Se lições podem ser tiradas dos dois primeiros anos da presidência de Barack Obama, uma das principais terá que ser esta: é impossível dialogar com um surto psicótico coletivo. Obama tem pago um altíssimo preço político por se eleger e governar baseado num projeto de diálogo com esse surto, estratégia que se ancora na tentativa de um debate racional e razoável (ao modo sonhado pela “ética comunicativa”, do pensador liberal Jürgen Habermas) com um interlocutor imaginário, sujeito político que não quer ser interlocutor, mas inimigo encarregado de aniquilar, eliminar, destruir o adversário. Os 8 anos de governo de extrema-direita, a manipulação midiática dos ataques de 11 de setembro de 2001, a violenta crise econômica que explodiu em 2008 e a irrupção, mais forte que nunca, do racismo e da xenofobia contribuíram para a configuração de um quadro político verdadeiramente assustador nos Estados Unidos de hoje, do qual não há saída imediata à vista. O ataque terrorista no Arizona, em que seis pessoas foram assassinadas e a deputada democrata Gabrielle Giffords saiu ferida na cabeça, foi o mais recente capítulo dessa macabra narrativa.
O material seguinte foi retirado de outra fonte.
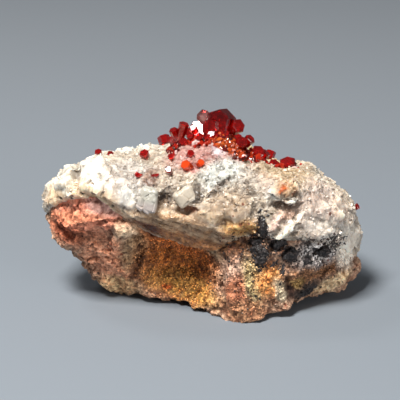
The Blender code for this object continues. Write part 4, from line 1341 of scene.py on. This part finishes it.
class SPECIMEN_OT_black_grains(bpy.types.Operator):
    """Strew beads of manganese oxide round the black patches"""

    bl_idname = "specimen.black_grains"
    bl_label = "Black Grains"

    def execute(self, context):
        settings = context.scene.specimen_grains

        def density(wiring, place):
            wandering = wiring.wander(place, (1.2, 0.9))
            clumped = wiring.rise(wiring.clouds(place, 1.0, 3.0), 0.42, 0.60)
            return spread(wiring, wandering, 0.0, BLACK_GRAINS) * clumped * settings.black_density

        for name, ground, seed in (
            ("black_grains_low", "rock_surface", 43), ("black_grains_high", "crust_surface", 53),
        ):
            templates = [
                pebble_template("black_bead", 1, 0.12, 7),
                pebble_template("black_chip", 1, 0.22, 9),
            ]
            scatter(name, ground, density, templates, seed, (0.16, 0.62), 0.3,
                    black_grain_material())
        return {"FINISHED"}


# The stage.


def aim(piece, target):
    """Turns a light or a camera towards a point."""
    direction = Vector(target) - piece.location
    piece.rotation_euler = direction.to_track_quat("-Z", "Y").to_euler()


def add_light(name, place, size, power, colour, target=(0, 0, 0.018)):
    """A square soft light, with its size in metres and its power in watts."""
    bpy.ops.object.light_add(type="AREA", location=place)
    light = bpy.context.object
    light.name = name
    light.data.shape = "SQUARE"
    light.data.size = size
    light.data.energy = power
    light.data.color = colour
    aim(light, target)


class SpecimenStageSettings(bpy.types.PropertyGroup):
    """The floor, the lights and the camera."""

    floor_colour: FloatVectorProperty(
        name="Floor", description="Colour of the floor",
        default=tone(120, 127, 135), subtype="COLOR", size=3, min=0, max=1,
    )
    floor_far: FloatVectorProperty(
        name="Far floor", description="Colour of the floor behind the specimen",
        default=tone(128, 134, 141), subtype="COLOR", size=3, min=0, max=1,
    )
    view_height: FloatProperty(
        name="View height", description="Angle at which the camera looks down",
        default=math.radians(18), subtype="ANGLE",
    )
    view_distance: FloatProperty(
        name="View distance", description="Distance of the camera",
        default=0.4, unit="LENGTH",
    )


VIEW_TARGET = (-0.54 * MM, 0.0, 19.5 * MM)
LENS = 180
FLOOR_SIZE = 6.0


class SPECIMEN_OT_stage(bpy.types.Operator):
    """Set up the floor, the soft light and the camera"""

    bl_idname = "specimen.stage"
    bl_label = "Stage"

    def execute(self, context):
        settings = context.scene.specimen_stage
        bpy.ops.object.select_all(action="DESELECT")
        bpy.ops.mesh.primitive_plane_add(size=FLOOR_SIZE, location=(0, 0, 0))
        floor = bpy.context.object
        floor.name = "stage_floor"
        material, wiring = new_material("Stage floor")
        # Painted light: the floor's tone changes from front to back, a little lighter towards the back, to
        # set how bright it looks near and far.
        painted_light_towards_back = wiring.rise(wiring.part(object_place(wiring), "Y"), -40.0, 240.0)
        colour = wiring.mix(painted_light_towards_back, tuple(settings.floor_colour), tuple(settings.floor_far))
        surface(wiring, {"Base Color": colour, "Roughness": 0.85})
        floor.data.materials.append(material)
        add_light("key_light", (-0.16, -0.28, 0.56), 0.17, 7.9, (1.0, 0.985, 0.95))
        add_light("glint_light", (-0.30, 0.16, 0.56), 0.12, 0.6, (1.0, 1.0, 1.0))
        add_light("front_fill", (0.55, -0.62, 0.14), 0.5, 3.6, (1.0, 0.985, 0.96))
        world = bpy.data.worlds.new("Studio")
        world.use_nodes = True
        world.node_tree.nodes.clear()
        sky = Wiring(world.node_tree)
        light = sky.node("ShaderNodeBackground", {}, {"Color": tone(218, 222, 226), "Strength": 0.13})
        sky.node("ShaderNodeOutputWorld", {}, {"Surface": light})
        context.scene.world = world
        back = settings.view_distance * math.cos(settings.view_height)
        up = settings.view_distance * math.sin(settings.view_height)
        place = Vector(VIEW_TARGET) + Vector((0, -back, up))
        bpy.ops.object.camera_add(location=place)
        camera = bpy.context.object
        camera.name = "photo_camera"
        camera.data.lens = LENS
        camera.data.clip_start = 10 * MM
        aim(camera, VIEW_TARGET)
        context.scene.camera = camera
        context.scene.view_settings.view_transform = "Standard"
        return {"FINISHED"}


class SPECIMEN_PT_sidebar(bpy.types.Panel):
    """Lists the steps that build the specimen"""

    bl_idname = "SPECIMEN_PT_sidebar"
    bl_label = "Vanadinite Specimen"
    bl_space_type = "VIEW_3D"
    bl_region_type = "UI"
    bl_category = "Specimen"

    def draw(self, context):
        scene = context.scene
        for group in SETTINGS:
            settings = getattr(scene, group)
            for name in settings.__annotations__:
                self.layout.prop(settings, name)
        for operator in OPERATORS:
            self.layout.operator(operator.bl_idname)


SETTINGS = {
    "specimen_stone": SpecimenStoneSettings,
    "specimen_crystals": SpecimenCrystalSettings,
    "specimen_grains": SpecimenGrainSettings,
    "specimen_stage": SpecimenStageSettings,
}
OPERATORS = (
    SPECIMEN_OT_host_rock,
    SPECIMEN_OT_barite_crust,
    SPECIMEN_OT_crystals,
    SPECIMEN_OT_white_crystals,
    SPECIMEN_OT_manganese,
    SPECIMEN_OT_druse,
    SPECIMEN_OT_barite_grains,
    SPECIMEN_OT_sand,
    SPECIMEN_OT_black_grains,
    SPECIMEN_OT_stage,
)
CLASSES = (*SETTINGS.values(), *OPERATORS, SPECIMEN_PT_sidebar)


def register():
    for kind in CLASSES:
        bpy.utils.register_class(kind)
    for name, kind in SETTINGS.items():
        setattr(bpy.types.Scene, name, PointerProperty(type=kind))


def unregister():
    for name in SETTINGS:
        delattr(bpy.types.Scene, name)
    for kind in reversed(CLASSES):
        bpy.utils.unregister_class(kind)


def main():
    """Builds every piece in order."""
    register()
    for operator in OPERATORS:
        group, name = operator.bl_idname.split(".")
        getattr(getattr(bpy.ops, group), name)()
    bpy.context.view_layer.update()


if __name__ == "__main__":
    main()
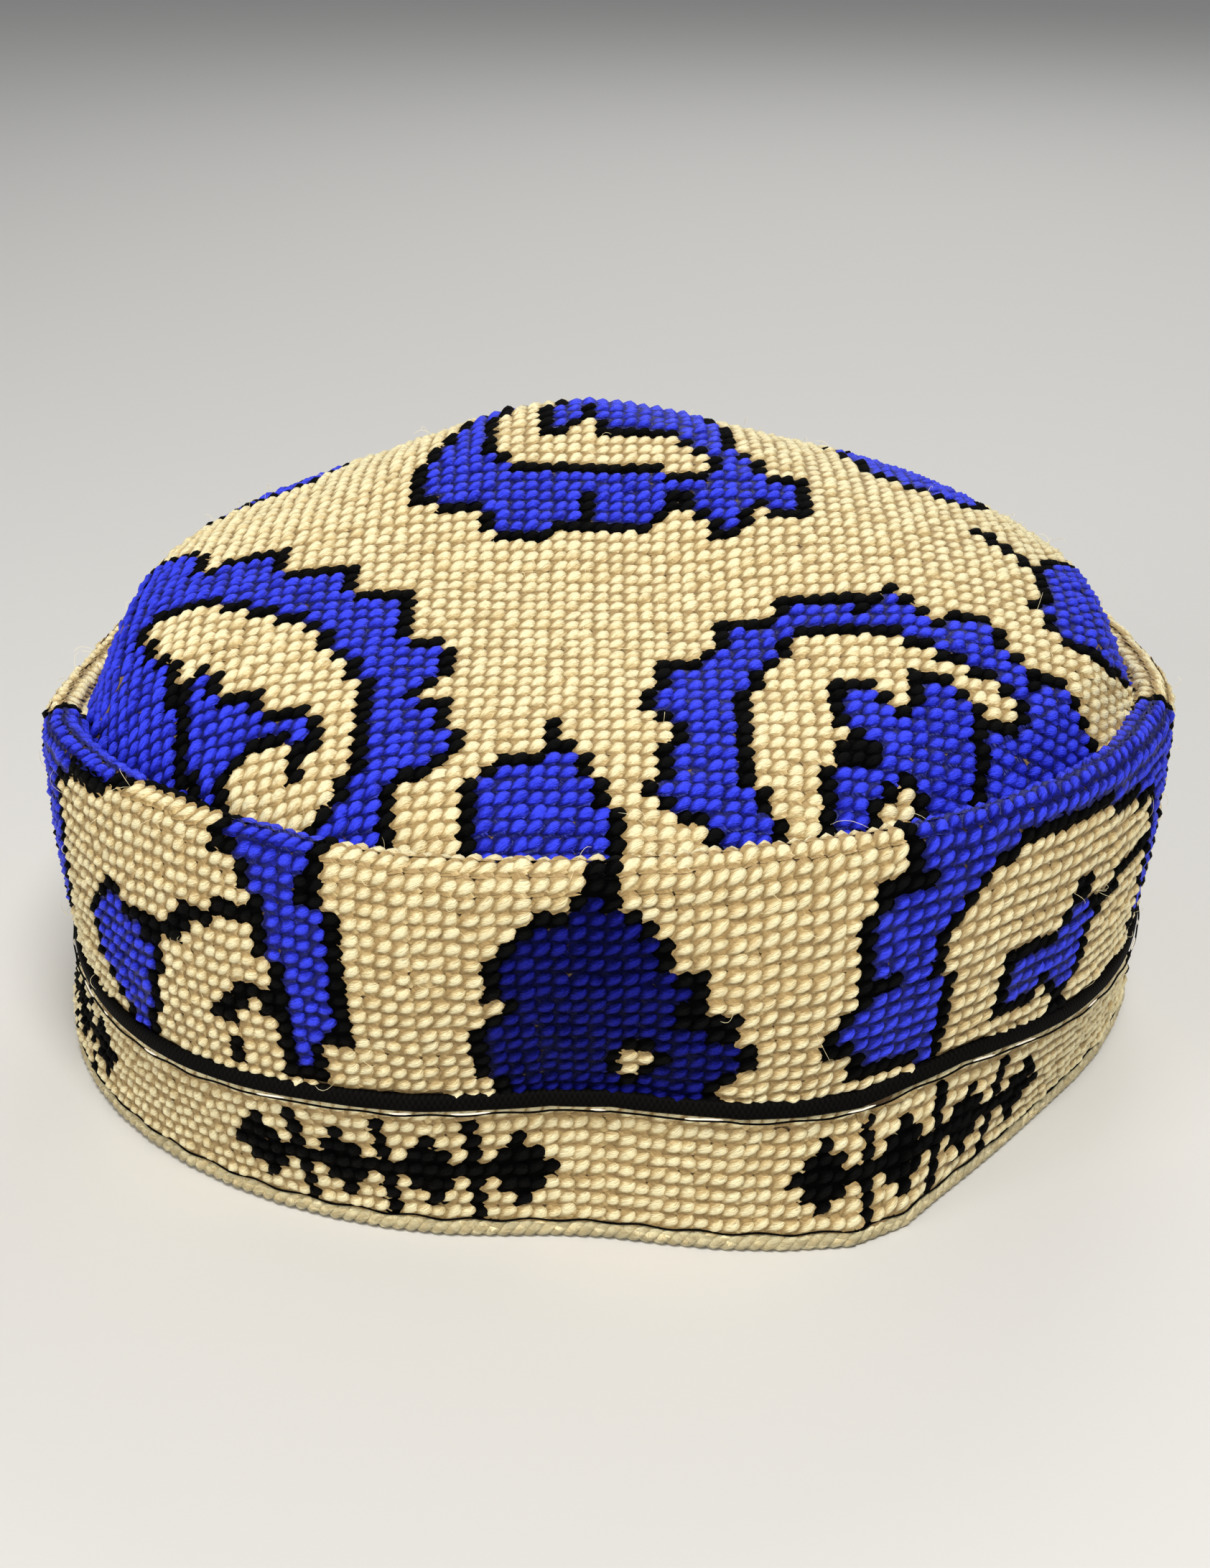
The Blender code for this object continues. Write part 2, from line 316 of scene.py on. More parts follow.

Até mesmo o leitor da Fórum deve ter se surpreendido com meu uso do termo “terrorista” na frase anterior. Apesar de consistente com o sentido que a palavra classicamente teve —matança indiscriminada, por motivos políticos, de uma população civil desarmada, com o objetivo de disseminar o medo —, o uso do termo “terrorista”, para designar eventos como os de Tucson, tenderá a provocar estupefação hoje em dia, por um motivo dos mais simples e prosaicos. A manipulação a que foi submetido esse termo nos EUA ao longo da última década nos levou a uma situação em que a violência de extrema-direita, tão estadunidense como a torta de maçã, já não cabe sob a alcunha do terrorismo. Esta se encontra definitivamente reservada para o “outro” — em especial para o outro árabe.
Enquanto isso, uma retórica delirante se fortalece em setores dos meios de comunicação de massas e no Partido Republicano. A partir das assembleias populares (town hall meetings), propostas por Obama para a discussão da reforma do sistema de Saúde, em 2009, a retórica de extrema-direita encontrou terreno fértil. A caracterização de Obama como nazista, bolchevique e islamista — para ficarmos em três definições obviamente contraditórias entre si — já é parte da paisagem, do discurso político aceito como normal e razoável nos EUA. Os questionamentos ao patriotismo de Obama, nos quais um visível racismo não deixa de cumprir seu papel, também são matéria cotidiana na TV e no rádio dos EUA. O discurso do ódio ao diferente, tão típico dos impérios em declínio, pavimenta o caminho para tragédias como a de Tucson.